The unease I feel comes from two sources. The first, the comparisons I make with other women who are far more attentive housekeepers than I. They maintain homes appearing orderly, vacuumed, and elegantly decorated. While my unease as a housekeeper does not qualify as “suffering,” my thinking leads me to feel “inadequate” when the subject of housekeeping comes up. I start to think about the bathroom needing cleaning, the rug needing vacuuming, or the cobwebs to be dusted from the top kitchen shelf.

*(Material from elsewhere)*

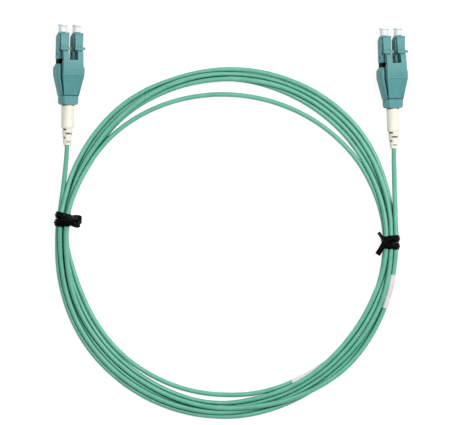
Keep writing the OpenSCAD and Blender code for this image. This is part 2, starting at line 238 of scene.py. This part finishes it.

But, on the positive side, I am able to recognize my thinking and assumptions as avidya (lack of understanding, misapprehension), and specifically as that branch of avidya called asmita. Asmita or ego can also be described as “I-am-ness.” When asmita rules the mind we have a distorted view of ourselves. We think we are better than others or not as good – superior or inferior, both of which are avidya.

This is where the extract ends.